Teaching Machines to Read and Comprehend
Hermann, Karl Moritz
and
Kociský, Tomás
and
Grefenstette, Edward
and
Espeholt, Lasse
and
Kay, Will
and
Suleyman, Mustafa
and
Blunsom, Phil
Neural Information Processing Systems Conference - 2015 via Local Bibsonomy
Keywords:
dblp
This paper deals with the formal question of machine reading. It proposes a novel methodology for automatic dataset building for machine reading model evaluation. To do so, the authors leverage on news resources that are equipped with a summary to generate a large number of questions about articles by replacing the named entities of it. Furthermore a attention enhanced LSTM inspired reading model is proposed and evaluated. The paper is well-written and clear, the originality seems to lie on two aspects. First, an original methodology of question answering dataset creation, where context-query-answer triples are automatically extracted from news feeds. Such proposition can be considered as important because it opens the way for large model learning and evaluation.
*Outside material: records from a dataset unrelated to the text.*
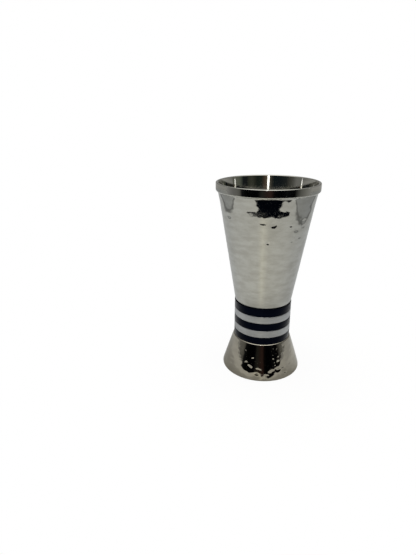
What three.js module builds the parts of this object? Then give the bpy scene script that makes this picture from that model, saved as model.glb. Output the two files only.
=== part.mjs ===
// A kiddush cup: a hammered conical beaker with a smooth thickened rim, standing on a stack of five
// turned rings in two colours and a hammered, flared foot that is open underneath.
// Millimetres, +Z up. The origin is the centre of the circle that the foot stands on.
import * as THREE from "three";

// Driving dimensions.
const CUP_HEIGHT = 140;
const WALL = 1.0; // thickness of the beaker's and the foot's sheet metal

const FOOT_HEIGHT = 25.8;
const FOOT_BASE_RADIUS = 29.4;
const FOOT_BELLY_RADIUS = 26.55; // where the foot's side bends, steeper below and flatter above
const FOOT_BELLY_HEIGHT = 9.5;
const FOOT_TOP_RADIUS = 21.25;
const FOOT_HEM = 1.6; // width and height of the turned hem that the foot stands on
const FOOT_EDGE = 0.7; // roundness of the hem's outer edge and of the shoulder under the rings

const RING_RADIUS = 20.95;
const RING_CHAMFER = 0.25;
// From the foot upwards.
const RINGS = [
  { name: "navy_ring_bottom", height: 5.5, colour: "navy" },
  { name: "silver_ring_lower", height: 5.4, colour: "silver" },
  { name: "navy_ring_middle", height: 5.8, colour: "navy" },
  { name: "silver_ring_upper", height: 5.3, colour: "silver" },
  { name: "navy_ring_top", height: 6.1, colour: "navy" },
];

const HEEL_RADIUS = 20.75; // outside of the beaker, just above its rounded bottom corner
const HEEL_EDGE = 1.2; // roundness of that corner
const CONE_TOP_RADIUS = 33.8; // outside of the beaker, just under the rim band
const RIM_BAND_HEIGHT = 5.8;
const RIM_BAND_UNDERCUT = 1.7; // roundness of the band's lower edge, where it meets the cone
const RIM_RADIUS = 35.5; // outermost radius, at the mouth
const LIP_EDGE = 0.5; // roundness of the lip's outer and inner edges

const SEGMENTS = 52; // round the axis, a multiple of 4 so that the cup is as wide as it is deep
const ARC_STEPS = 2; // half the number of chords in a rounded edge

// Hammer marks: shallow dents in staggered courses round the outside of the sheet metal.
const DENT_DEPTH = 0.22;
const SHALLOWEST_DENT = 0.55; // as a share of the deepest
const BEAKER_COURSES = 12;
const FOOT_LOWER_COURSES = 2;
const FOOT_UPPER_COURSES = 3;

const BEAKER_BASE = FOOT_HEIGHT + RINGS.reduce((sum, ring) => sum + ring.height, 0);
const CONE_BASE = BEAKER_BASE + HEEL_EDGE;
const CONE_TOP = CUP_HEIGHT - RIM_BAND_HEIGHT;
const CONE_SLOPE = (CONE_TOP_RADIUS - HEEL_RADIUS) / (CONE_TOP - CONE_BASE);

const STEEL = new THREE.MeshStandardMaterial({ color: 0xb0afa8, roughness: 0.12, metalness: 1 });
const RING_FINISH = {
  navy: new THREE.MeshStandardMaterial({ color: 0x0b101c, roughness: 0.3, metalness: 0.6 }),
  silver: new THREE.MeshStandardMaterial({ color: 0xb4b6b8, roughness: 0.32, metalness: 1 }),
};

// A profile is a THREE.Path in the plane of radius (x) and height (y). An edge is rounded about a
// centre, from one direction to another, in degrees: 0 points outwards and 90 upwards.
function roundEdge(profile, radius, height, edge, fromDeg, toDeg) {
  const from = THREE.MathUtils.degToRad(fromDeg);
  const to = THREE.MathUtils.degToRad(toDeg);
  profile.absarc(radius, height, edge, from, to, to < from);
}

// A straight stretch of the profile, cut into equal steps.
function steppedLine(profile, radius, height, steps) {
  const from = profile.currentPoint.clone();
  const to = new THREE.Vector2(radius, height);
  for (let i = 1; i <= steps; i++) {
    const point = from.clone().lerp(to, i / steps);
    profile.lineTo(point.x, point.y);
  }
}

// Turns a profile about the axis and stands it upright.
function revolve(profile) {
  return new THREE.LatheGeometry(profile.getPoints(ARC_STEPS), SEGMENTS).rotateX(Math.PI / 2);
}

// A repeatable depth for each dent, so that no two neighbours are equally deep.
function dentDepth(course, column) {
  const wave = Math.sin(course * 12.9898 + column * 78.233) * 43758.5453;
  const scatter = wave - Math.floor(wave);
  return DENT_DEPTH * (SHALLOWEST_DENT + (1 - SHALLOWEST_DENT) * scatter);
}

// Pushes dents into a field of the outer face. The field is a cone cut into twice as many rows as
// it has courses: a dent is every other vertex of every other row, shifted by one from course to
// course, so that the facets between the dents tilt to and fro as hammered metal does.
function hammer(geometry, field) {
  const rows = 2 * field.courses;
  const position = geometry.getAttribute("position");
  for (let i = 0; i < position.count; i++) {
    const [x, y, z] = [position.getX(i), position.getY(i), position.getZ(i)];
    const radius = Math.hypot(x, y);
    const rise = (z - field.low) / (field.high - field.low);
    const faceRadius = THREE.MathUtils.lerp(field.lowRadius, field.highRadius, rise);
    const row = Math.round(rise * rows);
    const betweenEnds = row > 0 && row < rows;
    if (!betweenEnds || row % 2 === 0 || Math.abs(radius - faceRadius) > 0.01) continue;
    const course = (row - 1) / 2;
    const turn = Math.atan2(y, x) / (2 * Math.PI) + 1;
    const column = Math.round(turn * SEGMENTS) % SEGMENTS;
    if ((column + course) % 2 !== 0) continue;
    const scale = 1 - dentDepth(course, column) / radius;
    position.setXY(i, x * scale, y * scale);
  }
  return geometry;
}

function makeBeaker() {
  const floor = BEAKER_BASE + WALL;
  const innerHeel = HEEL_RADIUS + CONE_SLOPE * WALL - WALL * Math.hypot(1, CONE_SLOPE);
  const innerMouth = innerHeel + CONE_SLOPE * (CUP_HEIGHT - floor - HEEL_EDGE);
  const bandBase = CONE_TOP + RIM_BAND_UNDERCUT;
  const lip = CUP_HEIGHT - LIP_EDGE;
  const profile = new THREE.Path().moveTo(0, BEAKER_BASE);
  profile.lineTo(HEEL_RADIUS - HEEL_EDGE, BEAKER_BASE);
  roundEdge(profile, HEEL_RADIUS - HEEL_EDGE, BEAKER_BASE + HEEL_EDGE, HEEL_EDGE, -90, 0);
  steppedLine(profile, CONE_TOP_RADIUS, CONE_TOP, 2 * BEAKER_COURSES);
  roundEdge(profile, CONE_TOP_RADIUS, bandBase, RIM_BAND_UNDERCUT, -90, 0);
  profile.lineTo(RIM_RADIUS, lip);
  roundEdge(profile, RIM_RADIUS - LIP_EDGE, lip, LIP_EDGE, 0, 90);
  profile.lineTo(innerMouth + LIP_EDGE, CUP_HEIGHT);
  roundEdge(profile, innerMouth + LIP_EDGE, lip, LIP_EDGE, 90, 180);
  profile.lineTo(innerHeel, floor + HEEL_EDGE);
  roundEdge(profile, innerHeel - HEEL_EDGE, floor + HEEL_EDGE, HEEL_EDGE, 0, -90);
  profile.lineTo(0, floor);
  return hammer(revolve(profile), {
    low: CONE_BASE,
    lowRadius: HEEL_RADIUS,
    high: CONE_TOP,
    highRadius: CONE_TOP_RADIUS,
    courses: BEAKER_COURSES,
  });
}

function makeRing(height) {
  const profile = new THREE.Path().moveTo(0, 0);
  profile.lineTo(RING_RADIUS - RING_CHAMFER, 0);
  profile.lineTo(RING_RADIUS, RING_CHAMFER);
  profile.lineTo(RING_RADIUS, height - RING_CHAMFER);
  profile.lineTo(RING_RADIUS - RING_CHAMFER, height);
  profile.lineTo(0, height);
  return revolve(profile);
}

function makeFoot() {
  const plate = FOOT_HEIGHT - WALL; // underside of the plate that carries the rings
  const shoulder = FOOT_HEIGHT - FOOT_EDGE;
  const flare = (FOOT_BELLY_RADIUS - FOOT_TOP_RADIUS) / (shoulder - FOOT_BELLY_HEIGHT);
  const levelWall = WALL * Math.hypot(1, flare); // the sheet's thickness, measured level
  const innerBase = FOOT_BASE_RADIUS - FOOT_HEM;
  const profile = new THREE.Path().moveTo(0, plate);
  profile.lineTo(FOOT_TOP_RADIUS - levelWall + flare * (shoulder - plate), plate);
  profile.lineTo(FOOT_BELLY_RADIUS - levelWall, FOOT_BELLY_HEIGHT);
  profile.lineTo(innerBase, FOOT_HEM);
  profile.lineTo(innerBase, 0);
  profile.lineTo(FOOT_BASE_RADIUS - FOOT_EDGE, 0);
  roundEdge(profile, FOOT_BASE_RADIUS - FOOT_EDGE, FOOT_EDGE, FOOT_EDGE, -90, 0);
  steppedLine(profile, FOOT_BELLY_RADIUS, FOOT_BELLY_HEIGHT, 2 * FOOT_LOWER_COURSES);
  steppedLine(profile, FOOT_TOP_RADIUS, shoulder, 2 * FOOT_UPPER_COURSES);
  roundEdge(profile, FOOT_TOP_RADIUS - FOOT_EDGE, shoulder, FOOT_EDGE, 0, 90);
  profile.lineTo(0, FOOT_HEIGHT);
  const foot = revolve(profile);
  hammer(foot, {
    low: FOOT_EDGE,
    lowRadius: FOOT_BASE_RADIUS,
    high: FOOT_BELLY_HEIGHT,
    highRadius: FOOT_BELLY_RADIUS,
    courses: FOOT_LOWER_COURSES,
  });
  return hammer(foot, {
    low: FOOT_BELLY_HEIGHT,
    lowRadius: FOOT_BELLY_RADIUS,
    high: shoulder,
    highRadius: FOOT_TOP_RADIUS,
    courses: FOOT_UPPER_COURSES,
  });
}

function addPiece(group, name, geometry, material, height = 0) {
  const piece = new THREE.Mesh(geometry, material);
  piece.name = name;
  piece.position.z = height;
  group.add(piece);
}

const cup = new THREE.Group();
addPiece(cup, "foot", makeFoot(), STEEL);
let stackTop = FOOT_HEIGHT;
for (const ring of RINGS) {
  addPiece(cup, ring.name, makeRing(ring.height), RING_FINISH[ring.colour], stackTop);
  stackTop += ring.height;
}
addPiece(cup, "beaker", makeBeaker(), STEEL);

export default cup;
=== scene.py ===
"""A kiddush cup: a hammered steel beaker with a turned rim band, on a stack of navy and bare
aluminium rings and a hammered, flared foot. Metres, +Z up, with the cup's axis on the world's Z."""

import math

import bmesh
import bpy
import numpy as np
from mathutils import Matrix, Vector


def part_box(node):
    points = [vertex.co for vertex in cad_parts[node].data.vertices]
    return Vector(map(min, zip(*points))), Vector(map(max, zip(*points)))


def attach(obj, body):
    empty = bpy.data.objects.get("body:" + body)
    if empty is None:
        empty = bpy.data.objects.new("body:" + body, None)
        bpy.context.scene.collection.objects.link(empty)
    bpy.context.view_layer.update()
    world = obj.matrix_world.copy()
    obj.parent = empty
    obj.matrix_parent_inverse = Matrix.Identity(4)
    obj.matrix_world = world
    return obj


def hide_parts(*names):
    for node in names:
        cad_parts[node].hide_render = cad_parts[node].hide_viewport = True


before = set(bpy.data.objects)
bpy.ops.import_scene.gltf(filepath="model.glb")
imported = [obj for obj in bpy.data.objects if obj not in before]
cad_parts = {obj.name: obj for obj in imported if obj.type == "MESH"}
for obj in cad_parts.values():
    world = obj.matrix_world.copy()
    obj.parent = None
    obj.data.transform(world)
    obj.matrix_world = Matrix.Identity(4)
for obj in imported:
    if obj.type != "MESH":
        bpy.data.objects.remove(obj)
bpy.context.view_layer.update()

MM = 0.001

# ------------------------------------------------------------------ sizes, from the frame

BEAKER_LOW, BEAKER_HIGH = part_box("beaker")
FOOT_LOW, FOOT_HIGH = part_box("foot")

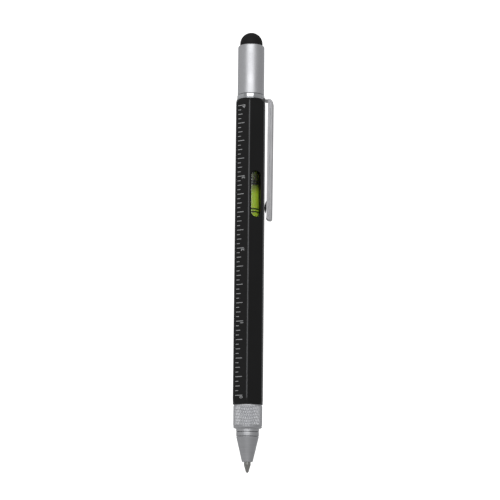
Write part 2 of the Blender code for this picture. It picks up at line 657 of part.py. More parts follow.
def make_screwdriver_bit():
    """Hexagonal shank with a flat blade below and a cross point above."""
    shank_top = BIT_LENGTH - BIT_CROSS_LENGTH
    overlap = BIT_BLADE_LENGTH / 10
    bit = prism("screwdriver_bit", BIT_CORNER_RADIUS, shank_top - BIT_BLADE_LENGTH)
    bit.data.transform(Matrix.Translation((0, 0, BIT_BLADE_LENGTH)))
    blade = turned("bit_blade", rod(BIT_BLADE_RADIUS, 0, BIT_BLADE_LENGTH + overlap), SMALL_SIDES, CUTTERS)
    point = turned(
        "bit_point",
        [
            (0, BIT_LENGTH),
            (BIT_CROSS_TIP_RADIUS, BIT_LENGTH),
            (BIT_CROSS_RADIUS, BIT_LENGTH - BIT_CROSS_TAPER),
            (BIT_CROSS_RADIUS, shank_top - overlap),
            (0, shank_top - overlap),
        ],
        SMALL_SIDES,
        CUTTERS,
    )
    combine(bit, blade, "UNION")
    combine(bit, point, "UNION")
    pieces = [bit, blade, point]
    for side in (-1, 1):
        wedge = flat_piece(
            f"bit_blade_cut_{side}",
            [
                (side * BIT_BLADE_TIP / 2, -OVERRUN),
                (side * BIT_BLADE_TIP / 2, BIT_BLADE_LENGTH / 4),
                (side * BIT_BLADE_RADIUS, BIT_BLADE_LENGTH * 3 / 4),
                (side * (BIT_BLADE_RADIUS + OVERRUN), BIT_BLADE_LENGTH * 3 / 4),
                (side * (BIT_BLADE_RADIUS + OVERRUN), -OVERRUN),
            ],
            2 * (BIT_BLADE_RADIUS + OVERRUN),
            CUTTERS,
        )
        cut(bit, wedge)
        pieces.append(wedge)
    half = BIT_CROSS_RADIUS
    corner_inwards = Matrix.Rotation(math.pi / 4, 4, "Z")
    leaning = Matrix.Rotation(-math.atan((BIT_CROSS_RADIUS - BIT_FLUTE_CORE) / BIT_FLUTE_LENGTH), 4, "Y")
    foot = Matrix.Translation((BIT_CROSS_RADIUS + half * math.sqrt(2), 0, BIT_LENGTH - BIT_FLUTE_LENGTH))
    for quarter in range(4):
        flute = box(f"bit_flute_{quarter}", (-half, -half, 0), (half, half, BIT_FLUTE_LENGTH * 2), CUTTERS)
        round_axis = Matrix.Rotation(math.pi / 4 + quarter * math.pi / 2, 4, "Z")
        flute.data.transform(round_axis @ foot @ leaning @ corner_inwards)
        cut(bit, flute)
        pieces.append(flute)
    for piece in pieces:
        place(piece, BIT_BASE)
    return complete(bit, "tool steel")


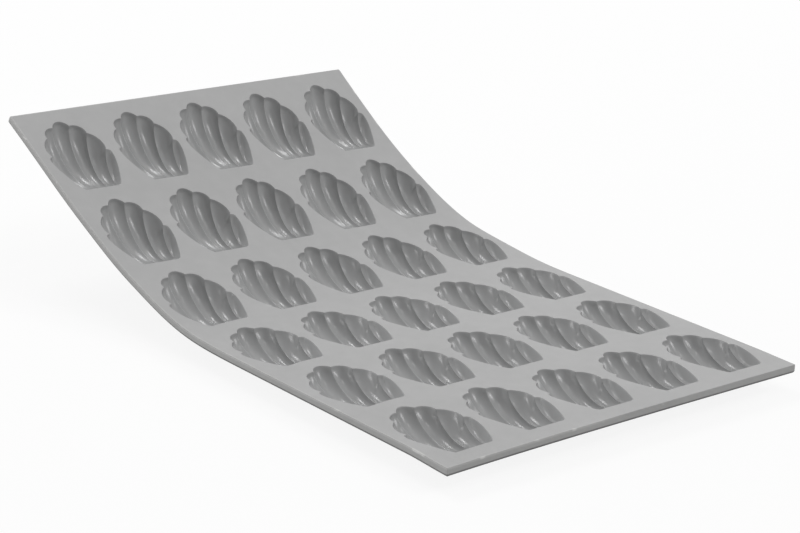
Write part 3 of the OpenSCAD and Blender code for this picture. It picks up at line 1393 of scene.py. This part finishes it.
@dataclass(frozen=True)
class Studio:
    """The camera, the lights and the white floor, in metres.

    The camera's lens and sensor are in millimetres.
    """

    camera_place: tuple[float, float, float] = (0.71568, -0.59329, 0.33513)
    camera_forward: tuple[float, float, float] = (-0.72592, 0.61086, -0.31605)
    camera_right: tuple[float, float, float] = (0.63261, 0.77335, 0.04171)
    focal_length: float = 109.6
    sensor_width: float = 36.0
    world_strength: float = 0.44
    floor_reach: float = 6.0
    floor_white: float = 0.9
    shadow_share: float = 0.12
    shadow_reach: float = 0.45
    shadow_fade: float = 1.3
    lights: tuple[SoftLight, ...] = (
        SoftLight("over_raised_end", 180, 55, 7.3),
        SoftLight("right", 50, 42, 17.2, size=0.8, distance=2.5),
        SoftLight("low_left", 248, 10, 6.0),
        SoftLight("low_back", 126, 7, 4.4, size=0.8),
        SoftLight("small_high", 52, 70, 1.2, size=0.07),
    )

    def add_camera(self) -> None:
        """Adds the camera at the photograph's place."""
        data = bpy.data.cameras.new("camera")
        data.lens, data.sensor_width = self.focal_length, self.sensor_width
        camera = bpy.data.objects.new("camera", data)
        forward, right = Vector(self.camera_forward).normalized(), Vector(self.camera_right)
        right = (right - forward * right.dot(forward)).normalized()
        turn = Matrix([right, right.cross(forward), -forward]).transposed()
        camera.matrix_world = Matrix.Translation(self.camera_place) @ turn.to_4x4()
        bpy.context.scene.collection.objects.link(camera)
        bpy.context.scene.camera = camera

    def floor_finish(self) -> bpy.types.Material:
        """The floor's material: a plain pale floor that the camera and gloss see almost white.

        Returns:
            The material. Round the sheet it keeps a share of the real floor in view, with the
            shadow on it. From below it is clear, so that the sheet's underside can be seen.
        """
        material = bpy.data.materials.new("floor")
        material.use_nodes = True
        tree = material.node_tree
        board = NodeBoard(tree)
        tree.nodes.remove(tree.nodes["Principled BSDF"])
        pale = board.add("BsdfDiffuse", {"Color": (*[self.floor_white] * 3, 1)})
        white = board.add("Emission", {"Color": (1, 1, 1, 1), "Strength": 1.0})
        place = board.add("TexCoord", {}).outputs["Object"]
        away = board.add("VectorMath", {0: place}, operation="LENGTH").outputs["Value"]
        near = board.step(away, self.shadow_fade, self.shadow_reach)
        kept = board.work("MULTIPLY", near, self.shadow_share)
        share = board.work("MULTIPLY", board.in_view(), board.work("SUBTRACT", 1.0, kept))
        mixed = board.add("MixShader", {0: share, 1: pale.outputs[0], 2: white.outputs[0]})
        below = board.add("NewGeometry", {}).outputs["Backfacing"]
        clear = board.add("BsdfTransparent", {})
        mixed = board.add("MixShader", {0: below, 1: mixed.outputs[0], 2: clear.outputs[0]})
        tree.links.new(mixed.outputs[0], tree.nodes["Material Output"].inputs["Surface"])
        return material

    def add_floor(self) -> None:
        """Adds the plain floor."""
        reach = self.floor_reach
        mesh = bpy.data.meshes.new("floor")
        corners = [(-reach, -reach, 0), (reach, -reach, 0), (reach, reach, 0), (-reach, reach, 0)]
        mesh.from_pydata(corners, [], [(0, 1, 2, 3)])
        floor = bpy.data.objects.new("floor", mesh)
        bpy.context.scene.collection.objects.link(floor)
        mesh.materials.append(self.floor_finish())

    def build(self) -> None:
        """Sets up the whole studio."""
        scene = bpy.context.scene
        scene.view_settings.view_transform = "Standard"
        world = scene.world or bpy.data.worlds.new("world")
        scene.world = world
        world.use_nodes = True
        tree = world.node_tree
        background = tree.nodes["Background"]
        background.inputs["Color"].default_value = (1, 1, 1, 1)
        board = NodeBoard(tree)
        strength = board.between(board.in_view(), self.world_strength, 1.0)
        tree.links.new(strength, background.inputs["Strength"])
        self.add_camera()
        self.add_floor()
        for light in self.lights:
            light.create()


def main() -> None:
    """Builds the sheet and the studio."""
    logging.basicConfig(level=logging.INFO, format="%(name)s: %(message)s")
    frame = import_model()
    MouldSheet(frame).build()
    Studio().build()


if __name__ == "__main__":
    main()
The second contribution is the addition of an attention mechanism to an LSTM reading model. the empirical results seem to show relevant improvement with respect to an up-to-date list of machine reading models.
Given the lack of an appropriate dataset, the author provides a new dataset which scraped CNN and Daily Mail, using both the full text and abstract summaries/bullet points. The dataset was then anonymised (i.e. entity names removed). Next the author presents a two novel Deep long-short term memory models which perform well on the Cloze query task.